A criação da CIA foi uma resposta estratégica à nova ordem mundial do pós-guerra. Mas sua estrutura fundacional, seu ethos e seus primeiros líderes foram profundamente moldados por redes universitárias, especialmente as oriundas de Yale e da sociedade Skull and Bones. Essas conexões entre inteligência, poder político e sociedades secretas levantam questões sobre a transparência, o controle democrático e a real autonomia das agências de segurança dos Estados Unidos.

A CIA nasceu, portanto, não apenas de uma necessidade militar, mas de um complexo cultural, ideológico e elitista que envolve o oculto, o estratégico e o simbólico — um reflexo direto de como sociedades modernas, mesmo democráticas, muitas vezes operam à sombra da visibilidade.



Essa conexão entre Jorge V, Guilherme II e Nicolau II é fascinante, especialmente considerando que, apesar de serem parentes próximos, as tensões políticas entre os países que eles governavam culminaram em um conflito global. A relação entre eles era, de certa forma, uma herança da dinastia europeia, mas isso não impediu que suas respectivas nações seguissem caminhos diferentes, muitas vezes conflitantes. A Primeira Guerra Mundial, em muitos sentidos, refletiu essas complexas relações de alianças, rivalidades e o colapso das monarquias dinásticas.

A tragédia dessas figuras de sangue real é um exemplo da desconexão entre a nobreza europeia e os povos que governavam. Apesar dos laços familiares, os interesses políticos e os sistemas de alianças foram mais fortes do que qualquer laço de parentesco. O contraste entre a forma como eles eram percebidos por seus súditos e o modo como eram retratados nas cortes e imprensa da época também mostra como o fim das monarquias europeias foi uma mudança radical em termos de poder e estrutura social.


Após as quedas das monarquias, o cenário político europeu se transformou radicalmente, resultando no surgimento de novos sistemas de governo e novas ideologias. A Primeira Guerra Mundial foi um marco crucial, pois ela acelerou o colapso das grandes monarquias dinásticas da Europa, como a do Império Austro-Húngaro, do Império Russo, do Império Alemão e do Império Otomano. Aqui estão algumas das principais consequências e movimentos que surgiram nesse período:

  1. Revoluções e mudanças de regime:
    • Revolução Russa de 1917: A queda do tsar Nicolau II levou à Revolução Bolchevique, que resultou na formação da União Soviética sob o comando de Lenin e, mais tarde, de Stalin.
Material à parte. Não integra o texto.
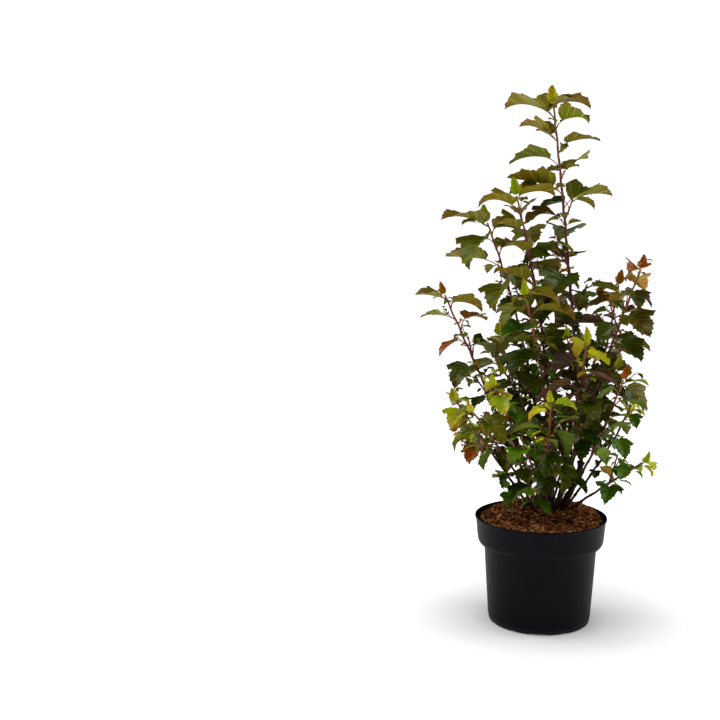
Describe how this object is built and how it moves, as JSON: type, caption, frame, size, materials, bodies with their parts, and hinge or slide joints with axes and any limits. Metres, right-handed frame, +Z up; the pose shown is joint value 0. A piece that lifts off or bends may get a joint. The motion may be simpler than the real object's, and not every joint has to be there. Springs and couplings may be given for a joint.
{
  "type": "potted shrub",
  "caption": "Young shrub with many upright reddish canes and lobed green and bronze leaves, standing in a round black nursery pot filled with bark mulch.",
  "frame": {"origin": "centre of the pot's flat underside, on the surface that it stands on", "axes": "+Z up along the pot's axis, -Y the side that the picture shows, +X to its right"},
  "size_m": [0.3474, 0.3156, 0.7718],
  "materials": {
    "black_plastic": "black injection-moulded plastic with a satin surface",
    "bark_mulch": "loose red-brown bark chips, dull",
    "old_wood": "almost black old bark, dull",
    "young_bark": "smooth maroon young bark with a soft sheen",
    "foliage": "leaves with a soft sheen, dark green to bronze, the young ones lime and orange-red"
  },
  "bodies": {
    "root": {"back_cane": "young_bark", "back_foliage": "foliage", "back_left_cane": "young_bark", "back_left_foliage": "foliage", "back_low_cane": "young_bark", "back_low_foliage": "foliage", "back_right_cane": "young_bark", "back_right_foliage": "foliage", "foot_front": "foliage", "foot_left": "foliage", "front_cane": "young_bark", "front_foliage": "foliage", "front_left_cane": "young_bark", "front_left_foliage": "foliage", "front_right_cane": "young_bark", "front_right_foliage": "foliage", "front_right_side_1": "foliage", "leader_cane": "young_bark", "leader_foliage": "foliage", "leader_side_1": "foliage", "leader_side_2": "foliage", "leader_side_3": "foliage", "left_back_cane": "young_bark", "left_back_foliage": "foliage", "left_fan_cane": "young_bark", "left_fan_foliage": "foliage", "left_front_cane": "young_bark", "left_front_foliage": "foliage", "left_low_cane": "young_bark", "left_low_foliage": "foliage", "left_mid_cane": "young_bark", "left_mid_foliage": "foliage", "left_mid_side_1": "foliage", "left_mid_side_2": "foliage", "left_tall_cane": "young_bark", "left_tall_foliage": "foliage", "left_tall_side_1": "foliage", "old_stump": "old_wood", "pink_cane": "young_bark", "pink_foliage": "foliage", "pink_side_1": "foliage", "pot": "black_plastic", "right_back_cane": "young_bark", "right_back_foliage": "foliage", "right_back_side_1": "foliage", "right_bare_cane": "young_bark", "right_bare_foliage": "foliage", "right_low_cane": "young_bark", "right_low_foliage": "foliage", "right_mid_cane": "young_bark", "right_mid_foliage": "foliage", "right_tall_cane": "young_bark", "right_tall_foliage": "foliage", "right_tall_side_1": "foliage", "right_tall_side_2": "foliage", "second_cane": "young_bark", "second_foliage": "foliage", "second_side_1": "foliage", "second_side_2": "foliage", "soil": "bark_mulch"}
  },
  "joints": []
}
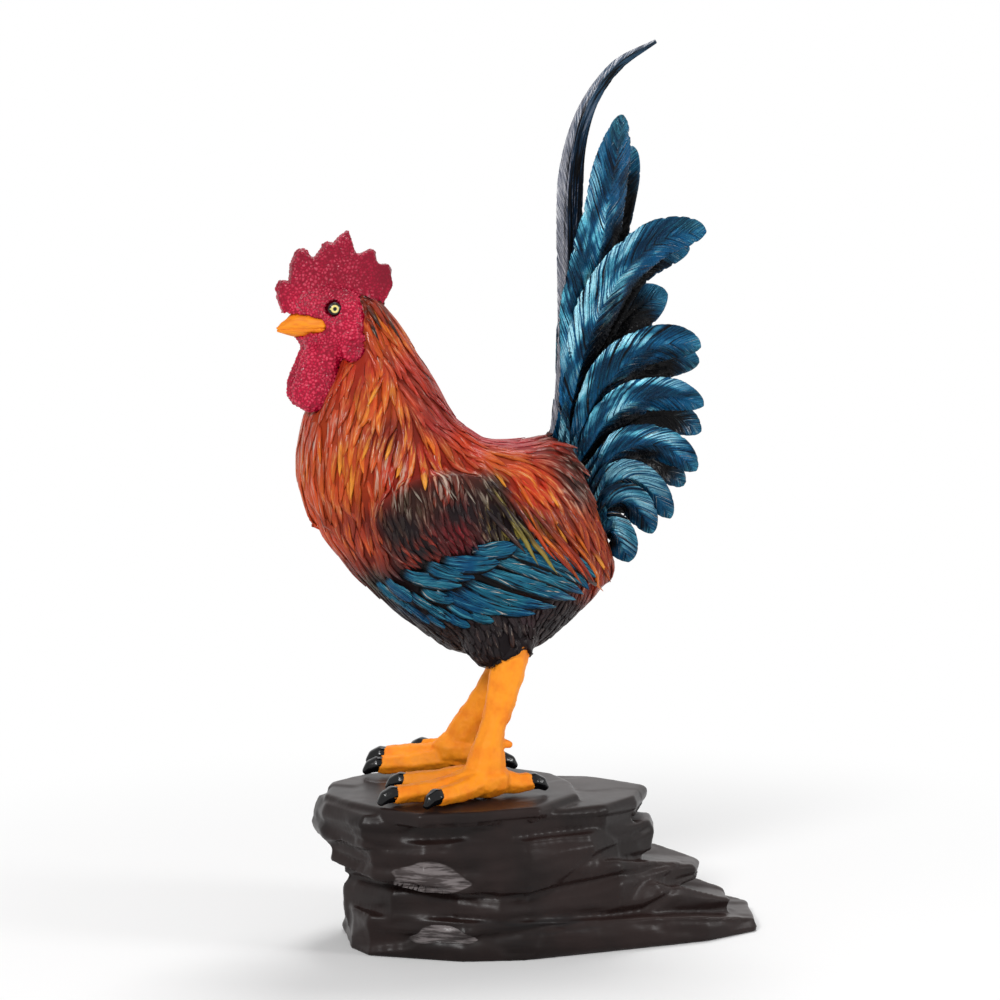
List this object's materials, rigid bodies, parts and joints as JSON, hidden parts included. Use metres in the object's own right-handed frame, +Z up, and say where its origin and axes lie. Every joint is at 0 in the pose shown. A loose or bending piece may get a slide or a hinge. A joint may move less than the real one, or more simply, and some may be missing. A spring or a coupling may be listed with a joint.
{
  "type": "rooster figurine",
  "caption": "Painted rooster figurine with a fanned blue tail, standing on a dark layered slate base; shelf or table ornament.",
  "frame": {"origin": "on the ground, under the middle of the figurine's bounding box", "axes": "+Z up; the bird looks along -X, and its left side faces -Y"},
  "size_m": [0.1652, 0.0756, 0.3001],
  "materials": {
    "slate_paint": "satin dark brown-black paint on resin",
    "leg_paint": "matte orange paint on resin",
    "claw_paint": "gloss black paint on resin",
    "body_paint": "dry-brushed red-brown paint under clear gloss",
    "hackle_paint": "orange and gold dry-brushed paint under clear gloss",
    "wing_paint": "blue dry-brushed paint under clear gloss",
    "comb_paint": "crimson paint under clear gloss",
    "eye_paint": "gloss yellow-green and black paint",
    "plume_paint": "metallic blue paint under clear gloss",
    "sickle_paint": "dark navy and grey paint under clear gloss",
    "steel": "bare drawn wire, hidden inside the legs"
  },
  "bodies": {
    "root": {"rock_base": "slate_paint", "leg_rod_left": "steel", "leg_rod_right": "steel", "leg_left": "leg_paint", "leg_right": "leg_paint", "claw_left_outer": "claw_paint", "claw_left_middle": "claw_paint", "claw_left_inner": "claw_paint", "claw_left_hind": "claw_paint", "claw_right_outer": "claw_paint", "claw_right_middle": "claw_paint", "claw_right_inner": "claw_paint", "claw_right_hind": "claw_paint", "torso": "body_paint", "neck": "hackle_paint", "wing_left": "wing_paint", "wing_right": "wing_paint", "head": "comb_paint", "comb": "comb_paint", "wattle_left": "comb_paint", "wattle_right": "comb_paint", "earlobe_left": "comb_paint", "earlobe_right": "comb_paint", "beak_upper": "leg_paint", "beak_lower": "leg_paint", "eye_left": "eye_paint", "eye_right": "eye_paint", "tail_root": "plume_paint", "sickle_feather": "sickle_paint", "tail_plume_left_1": "plume_paint", "tail_plume_left_2": "plume_paint", "tail_plume_left_3": "plume_paint", "tail_plume_left_4": "plume_paint", "tail_plume_left_5": "plume_paint", "tail_plume_left_6": "plume_paint", "tail_plume_left_7": "plume_paint", "tail_plume_left_8": "plume_paint", "tail_plume_right_1": "plume_paint", "tail_plume_right_2": "plume_paint", "tail_plume_right_3": "plume_paint", "tail_plume_right_4": "plume_paint", "tail_plume_right_5": "plume_paint", "tail_plume_right_6": "plume_paint", "tail_plume_right_7": "plume_paint", "tail_plume_right_8": "plume_paint"}
  },
  "joints": []
}
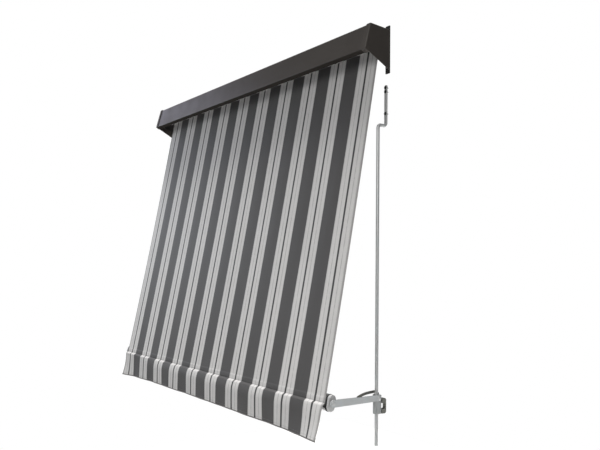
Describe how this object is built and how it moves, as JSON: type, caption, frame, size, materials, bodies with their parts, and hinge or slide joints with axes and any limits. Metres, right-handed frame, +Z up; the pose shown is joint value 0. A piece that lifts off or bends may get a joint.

A monarquia russa foi substituída por um regime socialista, criando uma superpotência comunista que iria desafiar as potências capitalistas nas décadas seguintes.
    • O fim da monarquia alemã: Após a abdicação de Guilherme II, a Alemanha se transformou na República de Weimar, um regime democrático que tentou se estabilizar em meio à pesada derrota na guerra e à pressão econômica e política.
    • Fim do Império Austro-Húngaro: A dissolução do Império resultou na criação de vários estados independentes, como Áustria, Hungria, Checoslováquia e outros, com diferentes formas de governo, incluindo repúblicas democráticas e autoritárias.
    • O Império Otomano também entrou em colapso, dando origem à República da Turquia sob Mustafa Kemal Atatürk, que estabeleceu um regime secular e reformista.
  2. Ascensão de ideologias políticas:
    • Comunismo: Com a Revolução Russa, o comunismo se tornou uma ideologia dominante em várias partes do mundo, inspirando outros movimentos de esquerda e a Revolução Chinesa, que culminaria na fundação da República Popular da China em 1949.
    • Fascismo e Nacionalismo: Em resposta ao caos e à instabilidade política da época, regimes autoritários começaram a surgir, sendo o fascismo de Benito Mussolini na Itália e o nazismo de Adolf Hitler na Alemanha os mais notáveis. Esses regimes se basearam em ideologias nacionalistas e totalitárias, que se opunham tanto ao comunismo quanto à democracia liberal.
    • Democracia liberal: Apesar dos desafios, a democracia liberal também encontrou seu espaço, especialmente em países como a França, a Grã-Bretanha e outros, que tentaram estabelecer repúblicas baseadas em princípios democráticos, embora o impacto das crises econômicas e sociais do pós-guerra tenha desafiado esses sistemas.
  3. Mudanças no mapa geopolítico:
    • O fim das monarquias e o colapso dos grandes impérios levaram à formação de novos estados e à redefinição das fronteiras europeias. O Tratado de Versalhes (1919), que pôs fim à Primeira Guerra Mundial, redimensionou muitos países e introduziu o conceito de nações-estado, mas também semeou os ventos do que viria a ser a Segunda Guerra Mundial.

Essas transformações marcaram o início do século XX, um período de grandes mudanças políticas, sociais e econômicas, onde novas ideologias e formas de governo emergiram como resposta aos desafios do mundo moderno. O fim das monarquias dinásticas, portanto, foi apenas o começo de uma nova era de instabilidade, mas também de experimentação política e social.